Has Tim Haines come forward with a creature to write a story around?

We tend to do that in the preproduction phase. Tim often comes in chuckling because he’s just come across a creature he really loves.

We’re constantly on the hunt for good creatures from the past that really will help us. The trouble with a lot of predators in prehistory is they are pretty raptor-ish, so it’s hard to say “This is a different sort of raptor to the one you saw last week,” because it does look rather similar. Tim thinks up creatures that are different enough, fun and lively, but not just straining for novelty. There’s a lot of creatures you can’t use because they’re a bit boring: they just sit there chewing grass.

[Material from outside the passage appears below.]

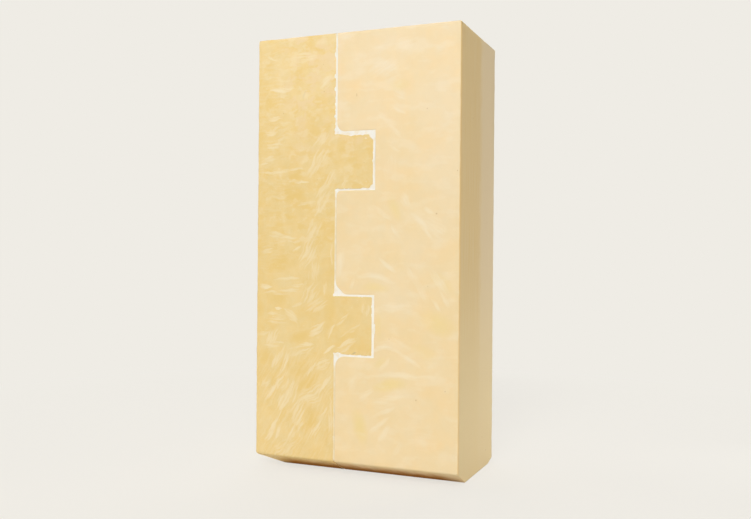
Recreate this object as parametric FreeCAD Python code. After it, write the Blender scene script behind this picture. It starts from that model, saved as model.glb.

Late in the series, we have a creature that isn’t in and of itself particularly dangerous but only dangerous because it’s huge and goes around in herds.

The Creature of the Week isn’t always the main focus now…

It’s a balance. We do believe in the creatures having a strong story impact, but it is very much the case that they exist equally with the other aspects of the story to make the whole thing work as a satisfying whole.

What are the highlights of the season for you?

I think it is our most ambitious season – it goes through changes and surprises, which we had to deal with at quite short notice in certain cases. There is no doubt that episode three has an impact. It’s a very important episode in the history of Primeval. I’m very proud of the work, because it’s emotional and very strong. It’s also very funny, with a lot at the beginning that is very endearing.

We have a very strong run in the middle of the season – three through seven are remarkable. The giganotosaurus in episode four is a fun filled episode, and it’s good to see a huge creature. Episode five is a genuinely unusual creature – it’s so crazy and unusual. Much of it is set in the ARC, and the threat comes from within.

I’m bound to say that Framestore have taken this to a new level this series – the work they’ve done is really remarkable. We were justifiably proud of the effects in the first series, but seeing it now, we’ve moved on. It’s just astonishing. They’ve learned on the run.